Jetzt soll­te alles klar sein, aber nur für den­je­ni­gen, der schon vor­her wuss­te, wor­um es ging. Tat­säch­lich zeigt die Ver­wen­dung der Voka­bel »Ent­zau­be­rung« nicht nur eine gro­be Über­schät­zung des eige­nen Ver­ste­hens – wer den Bei­trag liest, fin­det nur mehr Kom­ple­xi­tät des Gesche­hens. Der Rück­griff auf die Ent­zau­be­rung lässt eine Unter­wer­fung der Ver­mitt­ler unter das aus dem Jah­re 1917 stam­men­de Ver­dikt des Sozio­lo­gen Max Weber erken­nen, der den Wis­sen­schaft­lern vor­warf, die Welt ent­zau­bert und also lang­wei­lig gemacht zu haben. Wel­cher For­scher hat jemals die Welt ent­zau­bert und auf­ge­hört, sich zu wun­dern? Die Geheim­nis­se der Natur wer­den durch die Wis­sen­schaft nicht ge- oder erklärt. Sie wer­den durch tie­fe­re Geheim­nis­se ersetzt, wie sich an dem Bei­spiel des frei­en Falls zei­gen lässt und wie jeder durch eige­ne Erfah­run­gen prü­fen kann. Der freie Fall beschäf­tigt die Men­schen seit der Anti­ke, als etwa Aris­to­te­les die Idee vor­trug, dass Din­ge ihren Platz in der Welt haben und sich zu ihm hin­be­we­gen. Solch eine ziel­ge­rich­te­te Erklä­rung wur­de im 17. Jahr­hun­dert durch New­ton auf­ge­ge­ben, der das Fal­len von Gegen­stän­den auf eine Schwer­kraft zurück­führ­te. Wenn heu­te der Phy­sik­leh­rer fragt, war­um Din­ge nach unten fal­len, darf man nicht ant­wor­ten, dass dies dar­an liegt, dass die, die nach oben fal­len, längst weg sind. Man muss »Schwer­kraft« sagen – und soll­te dann zurück­fra­gen, was das ist und wie sie zustan­de kommt. Dies bleibt trotz vie­ler Jahr­hun­der­te und trotz Ein­stein ein Geheim­nis, und zwar eines, das tie­fer reicht als das Fal­len selbst.

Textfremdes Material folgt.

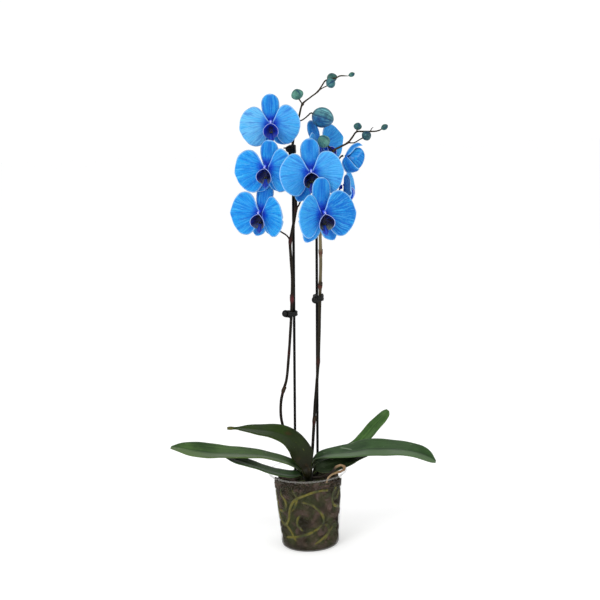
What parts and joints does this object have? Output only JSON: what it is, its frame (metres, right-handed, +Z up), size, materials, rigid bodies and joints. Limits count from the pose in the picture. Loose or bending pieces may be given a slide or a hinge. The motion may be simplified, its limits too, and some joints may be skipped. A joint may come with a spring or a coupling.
{
  "type": "moth orchid in pot",
  "caption": "Moth orchid with flat-faced blue flowers and buds on staked, clipped stems, strap leaves, rooted in bark in a clear round nursery pot.",
  "frame": {"origin": "centre of the pot's flat base, on the surface it stands on", "axes": "+Z up through the pot, -Y towards the front that the flowers face, +X to the viewer's right"},
  "size_m": [0.4057, 0.187, 0.7143],
  "materials": {
    "pot_plastic": "clear, slightly hazy",
    "bark": "rough, dry",
    "root_green": "satin",
    "root_dry": "matte",
    "crown": "matte",
    "leaf": "satin",
    "stem": "satin",
    "stake": "matte",
    "clip": "satin",
    "petal": "matte",
    "sepal": "matte",
    "lip": "matte",
    "column": "matte",
    "bud": "satin"
  },
  "bodies": {
    "root": {"bud_j": "bud", "bud_k1": "bud", "bud_k2": "bud", "bud_k3": "bud", "bud_k5": "bud", "bud_l1": "bud", "bud_l2": "bud", "bud_l3": "bud", "bud_l4": "bud", "clip_1": "clip", "clip_2": "clip", "clip_3": "clip", "crown": "crown", "flower_a_column": "column", "flower_a_lip": "lip", "flower_a_petals": "petal", "flower_a_sepals": "sepal", "flower_b_column": "column", "flower_b_lip": "lip", "flower_b_petals": "petal", "flower_b_sepals": "sepal", "flower_c_column": "column", "flower_c_lip": "lip", "flower_c_petals": "petal", "flower_c_sepals": "sepal", "flower_d_column": "column", "flower_d_lip": "lip", "flower_d_petals": "petal", "flower_d_sepals": "sepal", "flower_e_column": "column", "flower_e_lip": "lip", "flower_e_petals": "petal", "flower_e_sepals": "sepal", "flower_f_column": "column", "flower_f_lip": "lip", "flower_f_petals": "petal", "flower_f_sepals": "sepal", "flower_g_column": "column", "flower_g_lip": "lip", "flower_g_petals": "petal", "flower_g_sepals": "sepal", "h_petals": "petal", "h_sepals": "sepal", "leaf_l1": "leaf", "leaf_l2": "leaf", "leaf_l3": "leaf", "leaf_r1": "leaf", "leaf_r2": "leaf", "leaf_r3": "leaf", "medium": "bark", "pot": "pot_plastic", "root_a": "root_green", "root_aerial": "root_dry", "root_b": "root_green", "root_c": "root_green", "spike_1": "stem", "spike_2": "stem", "stake_1": "stake", "stake_2": "stake"}
  },
  "joints": []
}
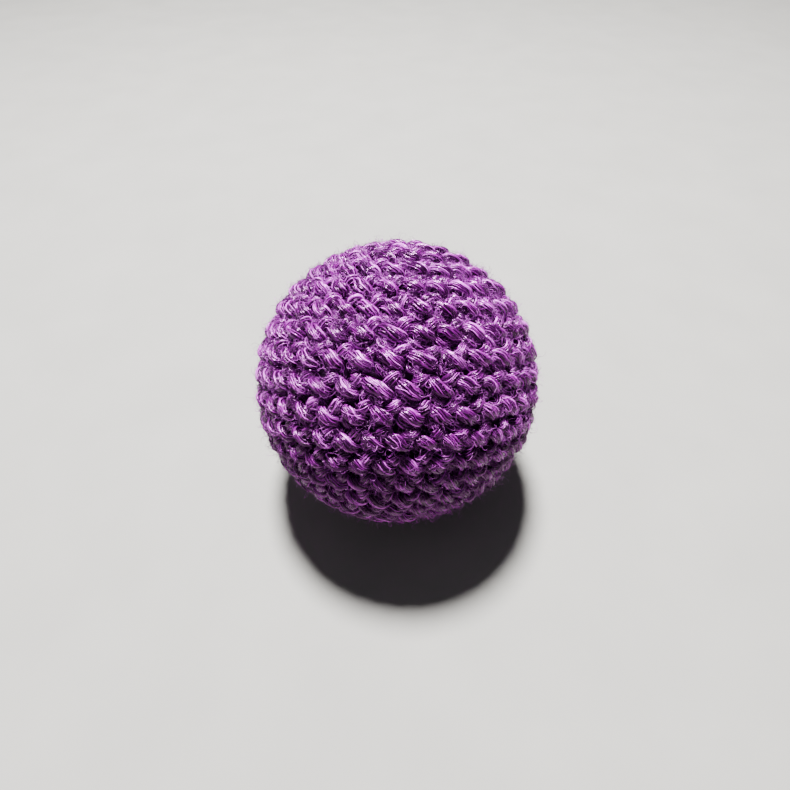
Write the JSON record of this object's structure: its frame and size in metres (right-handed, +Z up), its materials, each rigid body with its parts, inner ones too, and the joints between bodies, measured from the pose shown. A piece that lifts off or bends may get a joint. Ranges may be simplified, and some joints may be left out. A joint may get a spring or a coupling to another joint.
{
  "type": "juggling ball",
  "caption": "Crocheted juggling ball: a round purple yarn cover worked in rounds over fibre stuffing and a tied pouch of pellets.",
  "frame": {"origin": "centre of the flat patch the ball rests on", "axes": "+Z up; -Y is the side turned to the viewer in the default view; the crochet's working axis leans from +Z toward +Y"},
  "size_m": [0.0618, 0.062, 0.0609],
  "materials": {
    "yarn": "crocheted mercerised cotton yarn, purple, slight silky shine and short fuzz",
    "yarn_tail": "loose end of the same purple yarn",
    "stuffing": "dark plum fibre stuffing, matt",
    "pouch": "thin woven cotton, beige, matt",
    "tie": "black sewing thread, matt",
    "pellets": "translucent white moulded pellets"
  },
  "bodies": {
    "root": {"start_ring": "yarn", "round_01": "yarn", "round_02": "yarn", "round_03": "yarn", "round_04": "yarn", "round_05": "yarn", "round_06": "yarn", "round_07": "yarn", "round_08": "yarn", "round_09": "yarn", "round_10": "yarn", "round_11": "yarn", "round_12": "yarn", "round_13": "yarn", "round_14": "yarn", "round_15": "yarn", "round_16": "yarn", "round_17": "yarn", "round_18": "yarn", "closing_gather": "yarn", "start_tail": "yarn_tail", "finish_tail": "yarn_tail", "stuffing_upper": "stuffing", "stuffing_lower": "stuffing", "pellet_pouch": "pouch", "pouch_tie": "tie", "pellet_fill": "pellets"}
  },
  "joints": []
}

Wer sich auch nur etwas Mühe mit der Wis­sen­schaft macht, wird bemer­ken, dass die Welt durch ihre Erklä­run­gen gera­de nicht ent-, son­dern viel­mehr ver­zau­bert wird. Es gibt kei­ne end­gül­ti­gen Ant­wor­ten und immer nur neue Fra­gen. Die wis­sen­schaft­lich erfass­te Welt ist nicht lang­wei­lig, wie die Sozio­lo­gen dies ger­ne hät­ten. Sie steckt vol­ler Geheim­nis­se, die an Tie­fe zuneh­men und immer neue Gene­ra­tio­nen von For­schern locken und vor allem jun­ge Men­schen begeis­tern kön­nen. Mit dem Nobel­preis fängt das Stau­nen erst an. Nur ist dar­über nichts zu lesen. So ver­schwin­den die Namen der Preis­trä­ger aus dem Gedächt­nis, bevor sie über­haupt geehrt wer­den. Die Ver­mitt­lung von Wis­sen­schaft muss sich gewal­tig ändern.